The Southwest Airlines look is nice, but will it work?

In addition, we live in a time when most of us believe airlines couldn’t care less about its passengers, finding every which way to charge us a new fee and slamming us into tight spaces on the airplane itself. You could argue that the new brand is aligned with that belief.

However. All that is terrific, but the new brand is all about the airline, not about the passengers themselves. It doesn’t say who the Southwest travelers are or why they are different from other travelers.

I suppose you could say that the Southwest traveler is the one that’s cared for, but, by emphasizing what Southwest does, that brand face becomes less emotional.

Also, I’m not so sure the “heart” position really captures what travelers are feeling. We’ve taken a look at the airline industry several times over the last few years and what travelers are feeling is not the desire for the warm and fuzzy. They are angry.

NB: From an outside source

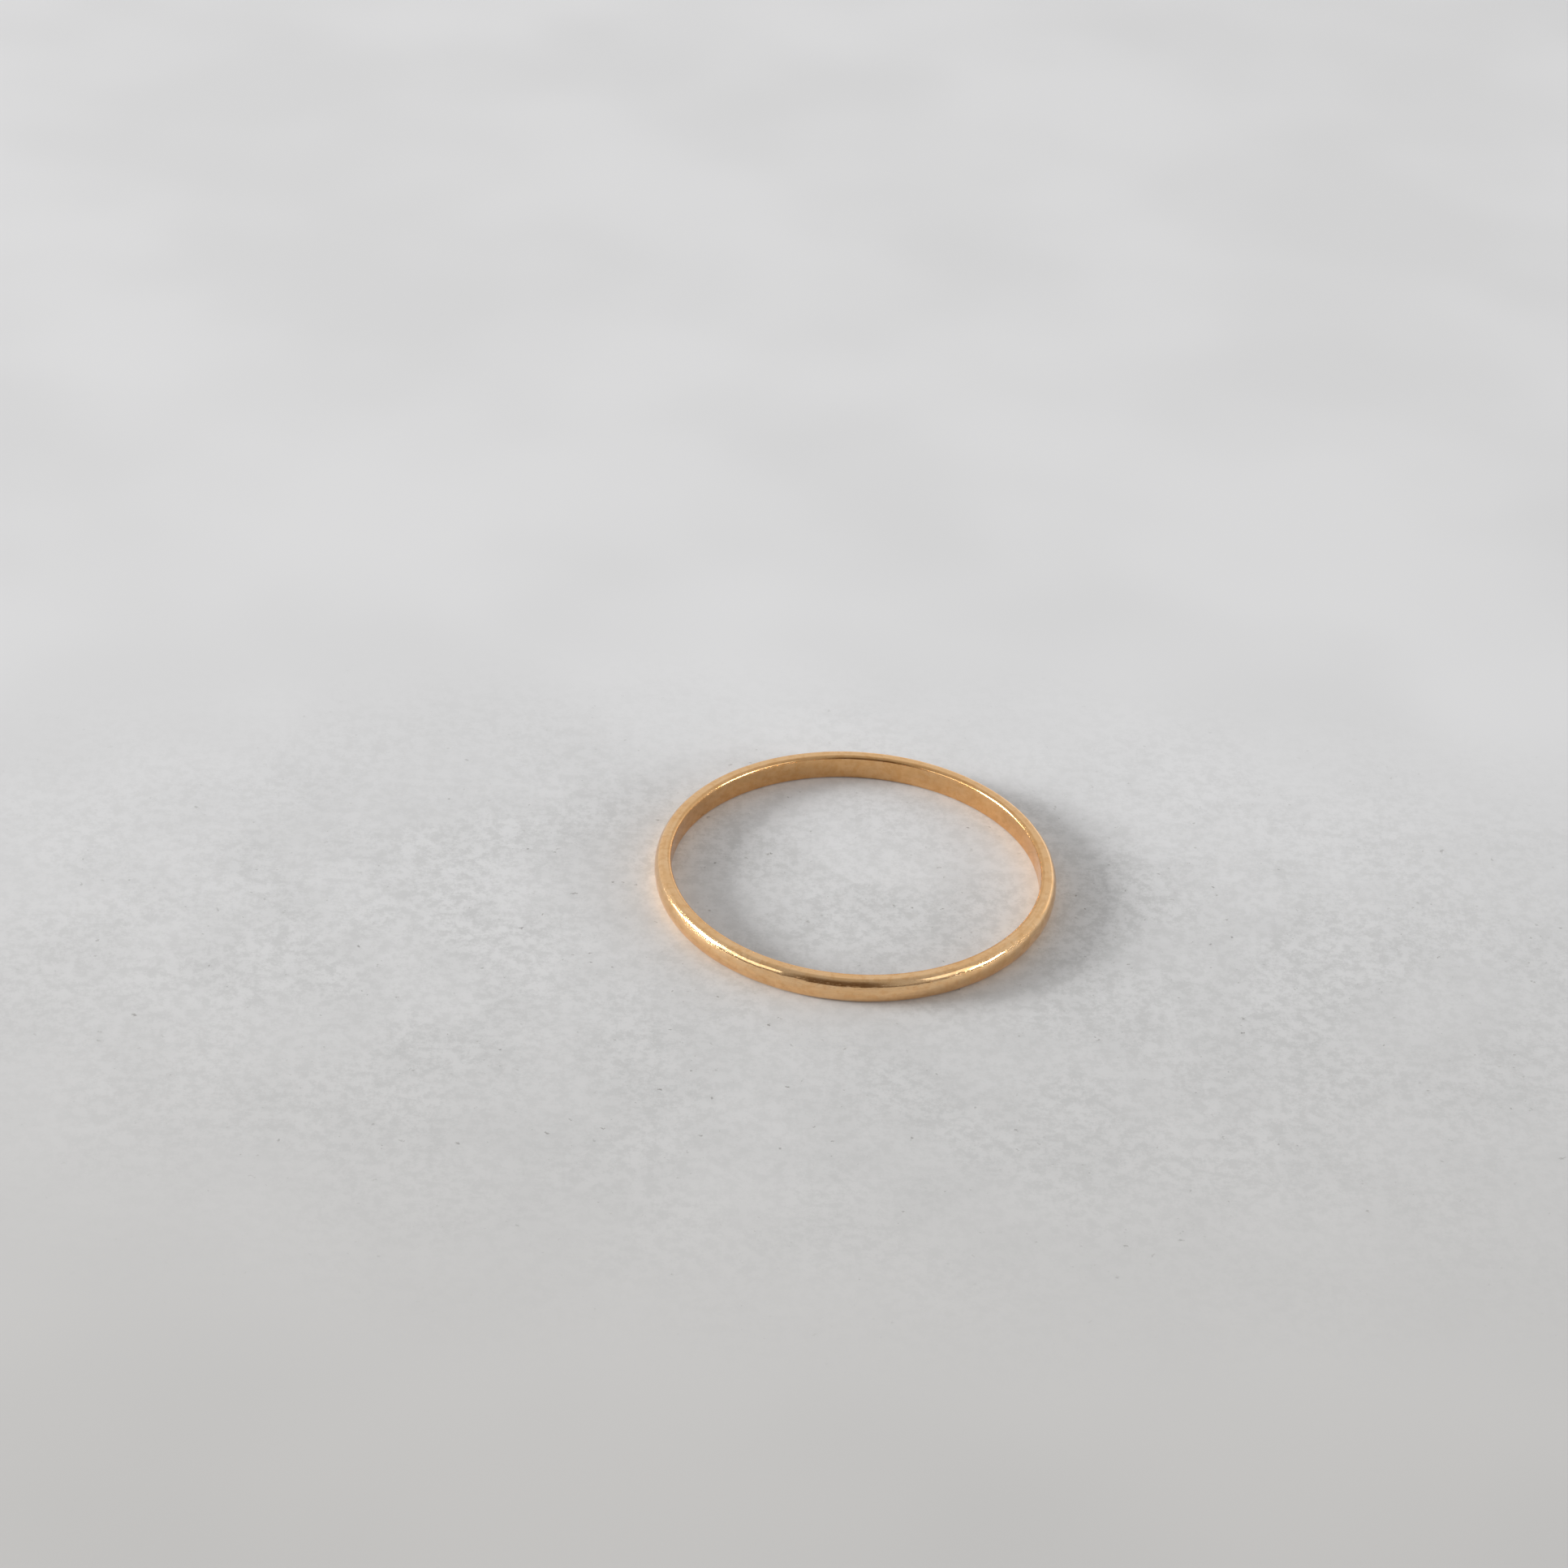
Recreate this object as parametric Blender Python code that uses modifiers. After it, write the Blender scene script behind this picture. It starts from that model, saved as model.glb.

If an airline tapped into that emotion, making the choice of airlines a sign of passenger revolution, that airline would have achieved the right tone and would have superseded the new Southwest brand.

So, I guess, in the end, I’m not all that complimentary of something in the airline industry. Too soft, too banal, and not enough about the angry passenger.

Guess it’s not that different after all.

One thought on “The new Southwest brand: Not enough

  1. Also, the Southwest brand is awful close to what airlines have been saying for years (and really lie about it). That they care and will do anything to make the passenger happy. Hogwash.